Indeed, what do we say of His love, mercy and grace? 

The fool says in his heart that there is no God; and the Church has every right to call those who thus speak heathens. The Modernist says that God is dead; and the Church has every right to say that those who speak that way of God are not Christians and are likewise heathens. Scripture does that! In Psalm 115:2 those who ask, “Where is now their God?”, are called heathens. Certainly they tire not disciples of Christ and worthy of the name Christians. Christ never professed that God is dead. A church member who takes that stand is dead! He evidences a dead heart, a heart as dead as stone. He reveals himself as one dead in trespasses and sins. He shows that there is not a spark of spiritual life in him. But while we can agree on the idolatry of these extremes, what about presenting the living God as having attributes that are beset by human limitations? 

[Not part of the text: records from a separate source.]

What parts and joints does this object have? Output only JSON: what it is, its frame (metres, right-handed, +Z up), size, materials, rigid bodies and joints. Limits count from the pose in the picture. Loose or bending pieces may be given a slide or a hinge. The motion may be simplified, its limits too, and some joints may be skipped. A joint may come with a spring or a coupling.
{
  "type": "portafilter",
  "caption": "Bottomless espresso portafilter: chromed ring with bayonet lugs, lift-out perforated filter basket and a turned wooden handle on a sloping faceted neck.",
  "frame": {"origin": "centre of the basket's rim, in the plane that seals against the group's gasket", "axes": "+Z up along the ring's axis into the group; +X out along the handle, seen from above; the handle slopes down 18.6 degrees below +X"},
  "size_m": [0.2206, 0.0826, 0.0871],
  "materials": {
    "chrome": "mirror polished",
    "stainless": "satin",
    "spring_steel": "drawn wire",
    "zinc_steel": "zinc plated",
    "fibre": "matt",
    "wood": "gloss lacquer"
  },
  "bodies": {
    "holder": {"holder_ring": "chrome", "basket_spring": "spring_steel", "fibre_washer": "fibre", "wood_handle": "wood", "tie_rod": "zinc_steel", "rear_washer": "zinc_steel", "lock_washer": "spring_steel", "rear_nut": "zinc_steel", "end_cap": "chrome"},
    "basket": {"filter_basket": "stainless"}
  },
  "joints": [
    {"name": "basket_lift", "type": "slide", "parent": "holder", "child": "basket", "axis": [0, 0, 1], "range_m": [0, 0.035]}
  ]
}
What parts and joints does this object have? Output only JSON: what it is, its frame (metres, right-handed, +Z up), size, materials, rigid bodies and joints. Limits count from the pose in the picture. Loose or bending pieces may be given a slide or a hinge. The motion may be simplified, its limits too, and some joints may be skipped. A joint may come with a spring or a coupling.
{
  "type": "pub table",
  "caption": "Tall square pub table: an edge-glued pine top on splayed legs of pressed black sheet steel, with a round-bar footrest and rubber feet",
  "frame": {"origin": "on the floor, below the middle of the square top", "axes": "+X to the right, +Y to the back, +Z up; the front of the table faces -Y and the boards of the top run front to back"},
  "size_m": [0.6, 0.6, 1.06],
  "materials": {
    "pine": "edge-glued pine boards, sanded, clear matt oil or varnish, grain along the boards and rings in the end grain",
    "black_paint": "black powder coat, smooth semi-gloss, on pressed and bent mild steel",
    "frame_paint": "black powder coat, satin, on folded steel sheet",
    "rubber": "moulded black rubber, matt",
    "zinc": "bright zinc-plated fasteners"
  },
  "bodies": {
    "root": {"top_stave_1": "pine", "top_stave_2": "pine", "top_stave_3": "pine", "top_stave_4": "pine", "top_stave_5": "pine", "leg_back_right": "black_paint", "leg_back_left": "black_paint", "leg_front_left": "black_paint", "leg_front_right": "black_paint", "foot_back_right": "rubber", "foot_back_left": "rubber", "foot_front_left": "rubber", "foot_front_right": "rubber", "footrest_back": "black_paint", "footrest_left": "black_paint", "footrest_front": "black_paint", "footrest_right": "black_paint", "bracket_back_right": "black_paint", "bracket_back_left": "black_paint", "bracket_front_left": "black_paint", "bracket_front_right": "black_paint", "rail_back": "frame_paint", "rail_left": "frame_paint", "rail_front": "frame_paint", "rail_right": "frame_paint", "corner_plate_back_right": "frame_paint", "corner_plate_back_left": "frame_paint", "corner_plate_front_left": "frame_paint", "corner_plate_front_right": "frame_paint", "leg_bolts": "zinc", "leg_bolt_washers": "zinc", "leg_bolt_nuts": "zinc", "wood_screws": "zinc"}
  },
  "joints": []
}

God is love. He is the God of all grace. And Christ is our merciful High-priest. To this all must agree, for this is the literal word of God. But the question is whether we listen to what Scripture has to say of these attributes of God. Do we begin with the love of man and explain God’s love in its light? Or do we actually see that God is love and that in man, created in His image and before the fall and only after regeneration, there is a creaturely reflection of that infinite love of God? Jesus said, “I am the true vine, ye are the branches.” And again He said, “I am the true (rather than good) shepherd.” Shall we change these and say that Christ is like the natural shepherd and like the natural vine? Scripture approaches the matter from the exactly opposite direction. The vine which we see with the natural eye, and the human shepherd who tends the literal flock of sheep are the pictures. Christ and His people are the true vine and branches and shepherd and sheep. No different is it with God’s attributes of love, mercy and grace. What we see in man of love, mercy and grace are such faint reflections of what is so infinite in God. 

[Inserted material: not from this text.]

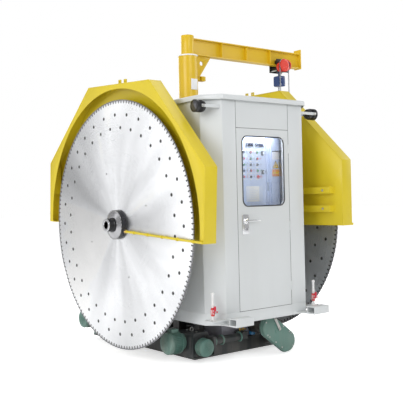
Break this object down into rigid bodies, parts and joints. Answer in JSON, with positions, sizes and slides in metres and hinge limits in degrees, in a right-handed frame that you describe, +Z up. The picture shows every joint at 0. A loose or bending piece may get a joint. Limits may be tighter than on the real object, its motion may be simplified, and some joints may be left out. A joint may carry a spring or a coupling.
{
  "type": "quarry stone saw",
  "caption": "Rail-mounted stone saw with two large lifting blades under yellow guards, a control cabin with a door, travel drives and a slewing jib hoist.",
  "frame": {"origin": "on the rail plane under the wheel flanges, midway between the four wheels and under the blade spindle", "axes": "+X along the blade spindle to the right-hand blade, +Y along the rails away from the cabin door, +Z up"},
  "size_m": [3.355, 3.4424, 4.045],
  "materials": {
    "cabin_paint": "semi-gloss off-white enamel on sheet steel",
    "guard_yellow": "gloss yellow enamel",
    "jib_yellow": "gloss orange-yellow enamel",
    "blade_steel": "radially ground bright steel",
    "machined_steel": "turned, lightly oiled",
    "black_paint": "satin black enamel",
    "motor_green": "gloss grey-green enamel",
    "chassis_grey": "grey primer, scuffed",
    "glass": "clear float glass",
    "chrome": "polished",
    "panel_blue": "satin pale blue-grey enamel",
    "button_plastic": "moulded plastic caps, red, green and black",
    "stop_red": "moulded red plastic",
    "trolley_red": "gloss red enamel",
    "hoist_blue": "gloss blue enamel",
    "filter_blue": "gloss blue enamel",
    "valve_red": "dipped red vinyl",
    "pipe_white": "white plastic pipe",
    "belt_rubber": "moulded rubber",
    "chain_steel": "dull zinc plate"
  },
  "bodies": {
    "root": {"trolley_frame": "chassis_grey", "support_legs": "black_paint", "floor_frame": "cabin_paint", "left_side_wall": "cabin_paint", "right_side_wall": "cabin_paint", "rear_wall": "cabin_paint", "front_left_panel": "cabin_paint", "front_right_panel": "cabin_paint", "front_header": "cabin_paint", "roof_cap": "cabin_paint", "top_frame": "black_paint", "guide_columns": "machined_steel", "lift_barrels": "black_paint", "control_cabinet": "panel_blue", "instrument_panel": "panel_blue", "push_buttons": "button_plastic", "jib_mast": "jib_yellow", "hydraulic_tank": "chassis_grey", "return_filter": "filter_blue", "travel_gearbox": "chassis_grey", "rapid_travel_motor": "motor_green", "feed_motor": "motor_green", "cross_tube": "chassis_grey", "chain_case": "motor_green", "chain_case_motor": "black_paint", "corner_brackets": "cabin_paint", "water_standpipes": "pipe_white", "rear_gearmotor": "motor_green"},
    "carriage": {"carriage_frame": "chassis_grey", "lift_rods": "chrome", "spindle_housing": "black_paint", "main_motor": "motor_green", "left_guard": "guard_yellow", "right_guard": "guard_yellow", "water_feed_pipes": "guard_yellow", "drive_belt": "belt_rubber"},
    "spindle": {"spindle_shaft": "machined_steel", "left_blade": "blade_steel", "right_blade": "blade_steel", "blade_flanges": "black_paint", "spindle_nuts": "black_paint", "spindle_pulley": "machined_steel"},
    "motor_rotor": {"motor_pulley": "machined_steel"},
    "door": {"door_panel": "cabin_paint", "door_glass": "glass", "handle_plate": "chrome"},
    "lever": {"door_lever": "chrome"},
    "jib": {"jib_arm": "jib_yellow"},
    "hoist": {"hoist_trolley": "trolley_red", "hoist_body": "hoist_blue", "hand_chain": "chain_steel", "load_chain": "chain_steel"},
    "hook": {"hook_block": "hoist_blue"},
    "front_wheels": {"front_wheelset": "machined_steel"},
    "rear_wheels": {"rear_wheelset": "machined_steel"},
    "left_valve": {"left_valve_lever": "valve_red"},
    "right_valve": {"right_valve_lever": "valve_red"},
    "left_lamp_head": {"left_lamp": "black_paint"},
    "right_lamp_head": {"right_lamp": "black_paint"},
    "stop_cap": {"stop_button": "stop_red"}
  },
  "joints": [
    {"name": "carriage_lift", "type": "slide", "parent": "root", "child": "carriage", "axis": [0, 0, 1], "range_m": [-0.74, 0.08]},
    {"name": "spindle_spin", "type": "hinge", "parent": "carriage", "child": "spindle", "pos_m": [0, 0, 1.6], "axis": [1, 0, 0], "continuous": true},
    {"name": "motor_spin", "type": "hinge", "parent": "carriage", "child": "motor_rotor", "pos_m": [0, 0, 2.05], "axis": [1, 0, 0], "continuous": true},
    {"name": "door_swing", "type": "hinge", "parent": "root", "child": "door", "pos_m": [0.391, -1.402, 1.64], "axis": [0, 0, 1], "range_deg": [0, 110]},
    {"name": "lever_press", "type": "hinge", "parent": "door", "child": "lever", "pos_m": [-0.32, -1.42, 1.625], "axis": [0, 1, 0], "range_deg": [0, 45], "stiffness_Nm_per_rad": 2.5, "springref_deg": -34.38},
    {"name": "jib_slew", "type": "hinge", "parent": "root", "child": "jib", "pos_m": [0, 0, 3.8], "axis": [0, 0, 1], "range_deg": [-180, 180]},
    {"name": "trolley_travel", "type": "slide", "parent": "jib", "child": "hoist", "axis": [1, 0, 0], "range_m": [-0.35, 0.2]},
    {"name": "hook_lift", "type": "slide", "parent": "hoist", "child": "hook", "axis": [0, 0, 1], "range_m": [-1.2, 0.2], "deforming": ["load_chain"]},
    {"name": "front_wheel_spin", "type": "hinge", "parent": "root", "child": "front_wheels", "pos_m": [0, -0.45, 0.125], "axis": [1, 0, 0], "continuous": true},
    {"name": "rear_wheel_spin", "type": "hinge", "parent": "root", "child": "rear_wheels", "pos_m": [0, 0.45, 0.125], "axis": [1, 0, 0], "continuous": true},
    {"name": "left_valve_turn", "type": "hinge", "parent": "root", "child": "left_valve", "pos_m": [-0.8, -1.4, 0.65], "axis": [0, -1, 0], "range_deg": [0, 90]},
    {"name": "right_valve_turn", "type": "hinge", "parent": "root", "child": "right_valve", "pos_m": [0.8, -1.4, 0.65], "axis": [0, 1, 0], "range_deg": [0, 90]},
    {"name": "left_lamp_tilt", "type": "hinge", "parent": "root", "child": "left_lamp_head", "pos_m": [-0.88, -1.31, 2.9], "axis": [0, 1, 0], "range_deg": [-30, 30]},
    {"name": "right_lamp_tilt", "type": "hinge", "parent": "root", "child": "right_lamp_head", "pos_m": [0.88, -1.31, 2.9], "axis": [0, 1, 0], "range_deg": [-30, 30]},
    {"name": "stop_press", "type": "slide", "parent": "root", "child": "stop_cap", "axis": [0, 1, 0], "range_m": [0, 0.006], "stiffness_N_per_m": 300, "springref_m": -0.003}
  ],
  "couplings": [
    {"joint": "motor_spin", "follows": "spindle_spin", "ratio": 1.4545}
  ]
}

Arminianism of every hue and flavor presents a human god who is disappointed in love far more often than he is loved by the object upon which he sets his affection. God loves everybody, so the story goes, but he succeeds in getting so few to accept his love and to love him in return. With this, of course, goes a human power. No, to be honest we must say a subhuman power. This is even reflected in that God-dishonoring question which results from having an imaginary god, “Why not let God have His way with you and save you?” Here, indeed, is a human god, for that god turns out to be man. He has the power to frustrate the god that wants to save him. And if God’s love is a reflection of ours, this is to be understood as being the power(?) of His love. God must be disappointed in love, if His love is no more sturdy and substantial than that of the creature. Vines and shepherds die. If God as our shepherd is a reflection of the human shepherd, the Modernist has his room to say today that God is dead. At least He will come to death sooner or later. If Christ, the vine, is only a picture of what we see growing in the field, He too will die. For all these are temporary creatures that depend upon an Independent, Self-sufficient One. 

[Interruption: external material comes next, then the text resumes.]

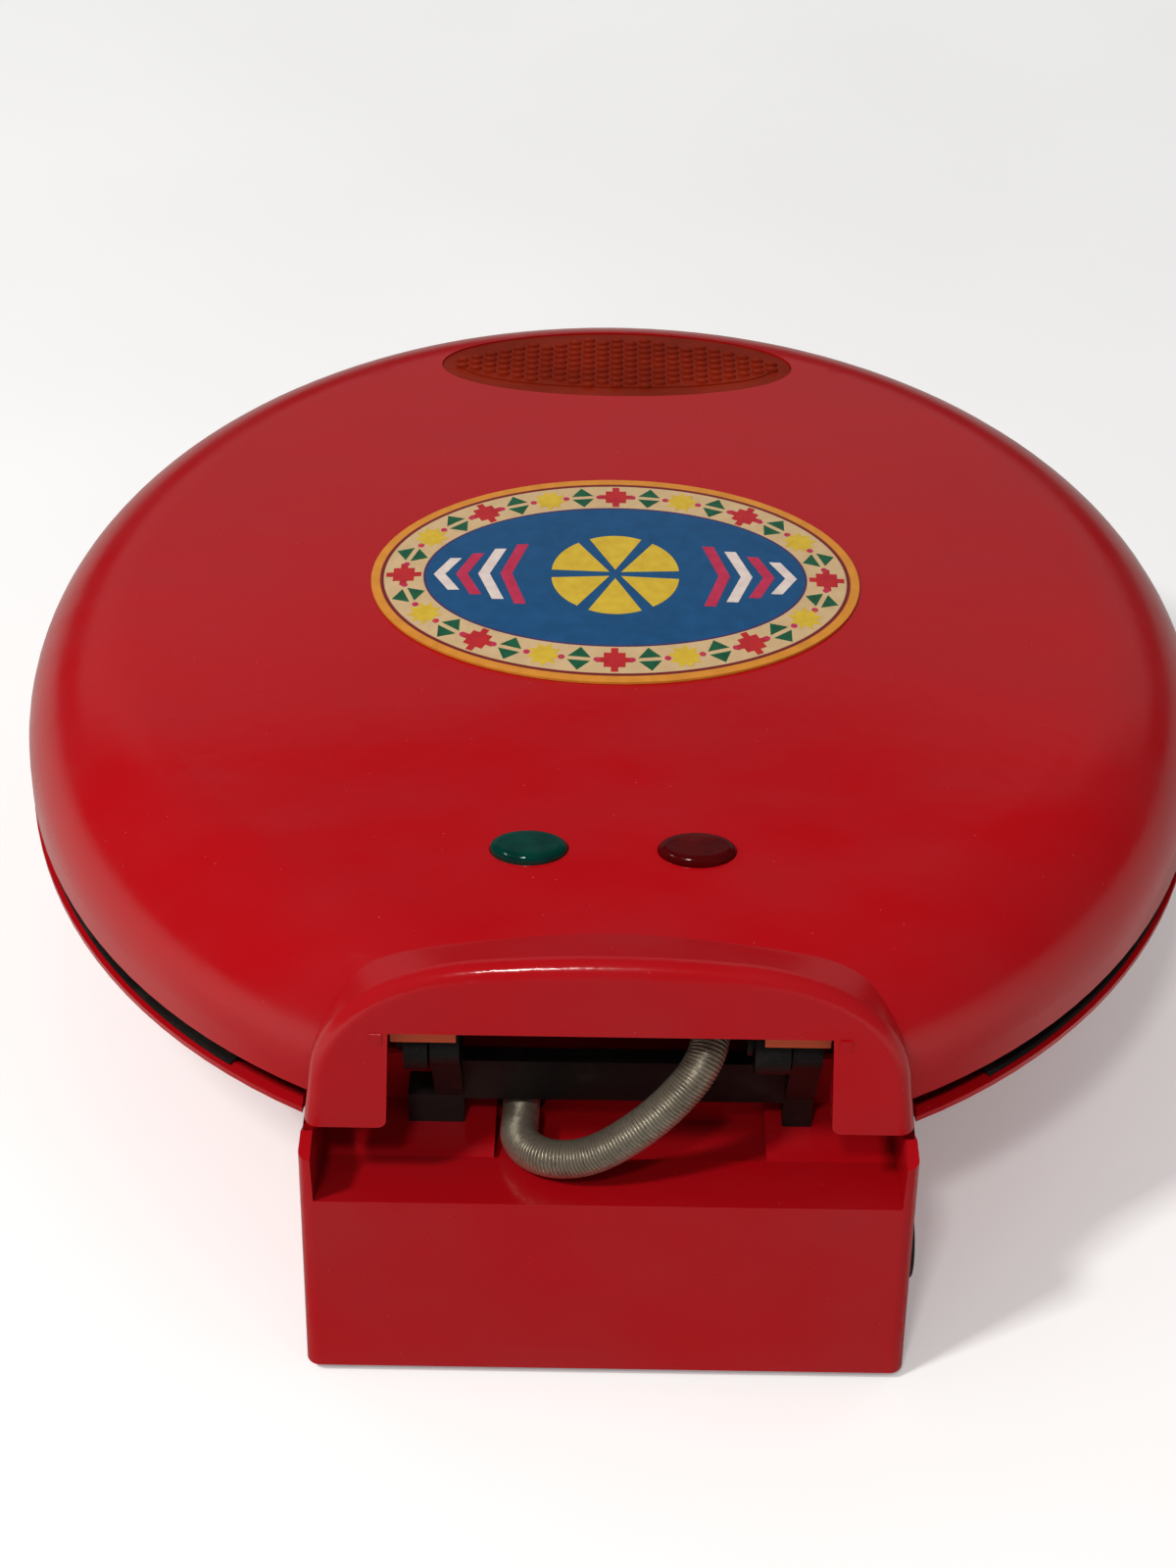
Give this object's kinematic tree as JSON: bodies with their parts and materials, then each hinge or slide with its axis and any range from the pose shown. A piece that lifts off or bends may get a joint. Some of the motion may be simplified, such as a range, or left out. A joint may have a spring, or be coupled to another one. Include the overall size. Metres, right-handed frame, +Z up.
{
  "type": "quesadilla maker",
  "caption": "Round countertop quesadilla maker: shallow domed lid hinged to a bowl-shaped base, with wedge-pocket cooking plates, an arch over the hinge and a wire guard loop.",
  "frame": {"origin": "on the table, below the middle of the round shells; the bottom centre of the box around the part", "axes": "+Z up, +Y towards the hinge and the rear box, -Y towards the grip, +X to the left when seen from the hinge side"},
  "size_m": [0.28, 0.28, 0.1175],
  "materials": {
    "red_shell": "glossy",
    "black_plastic": "satin",
    "black_phenolic": "satin",
    "white_plastic": "matte",
    "steel": "zinc plated",
    "rubber_foot": "matte",
    "plate_coating": "dark non-stick coating",
    "element_sheath": "oxidised",
    "reflector_sheet": "bare sheet",
    "lamp_glass": "clear",
    "grip_brown": "satin",
    "badge_print": "printed film",
    "green_lens": "clear tinted",
    "red_lens": "clear tinted",
    "guard_steel": "wound wire"
  },
  "bodies": {
    "base": {"base_shell": "red_shell", "base_cover": "black_plastic", "cover_screws": "steel", "foot_front_left": "rubber_foot", "foot_front_right": "rubber_foot", "foot_rear_left": "rubber_foot", "foot_rear_right": "rubber_foot", "mains_gland": "rubber_foot", "terminal_block": "white_plastic", "base_frame": "black_phenolic", "base_frame_screws": "steel", "hinge_bracket": "black_phenolic", "bracket_screws": "steel", "hinge_pin_left": "steel", "hinge_pin_right": "steel", "lower_plate": "plate_coating", "lower_element": "element_sheath", "lower_reflector": "reflector_sheet", "lower_nuts": "steel", "thermostat": "white_plastic", "thermal_fuse": "reflector_sheet", "base_guard_bush": "black_plastic", "wire_guard": "guard_steel"},
    "lid": {"lid_shell": "red_shell", "lid_frame": "black_phenolic", "lid_frame_screws": "steel", "lid_guard_bush": "black_plastic", "lamp_holder": "black_plastic", "upper_plate": "plate_coating", "upper_element": "element_sheath", "upper_reflector": "reflector_sheet", "upper_nuts": "steel", "neon_lamps": "lamp_glass", "grip_insert": "grip_brown", "badge": "badge_print", "ready_lens": "green_lens", "power_lens": "red_lens"}
  },
  "joints": [
    {"name": "lid_hinge", "type": "hinge", "parent": "base", "child": "lid", "pos_m": [0, 0.1155, 0.0838], "axis": [-1, 0, 0], "range_deg": [0, 100], "deforming": ["wire_guard"]}
  ]
}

Let us break down our images of Baal. Let not our children see and be tempted to bow down and to put their trust in Dagon, Ashteroth or any of the modern idols. But by all means break these mental images as well and smash them to smithereens! It is more difficult to do that. But the danger of a mental image is not less than that of an image of wood and stone. And the trust in a mental image that originates in man’s mind and is not derived from the Word of God is idolatry and image worship as surely as Israel committed these sins in worshipping the golden calf. 

It may be said of and to Modernism, “Your god is too small.” But this holds for Arminianism and Pelagianism and all false doctrines as well. They always are trust in human gods, and so often in gods that have less power and wisdom even than man. A human god cannot save humanity, for it is produced by humanity and has all of its frailties and shortcomings. In His fear look up to Him Who is in the heavens and has done as He has pleased. Trust in the God of Psalm 115:3. He will not let you down.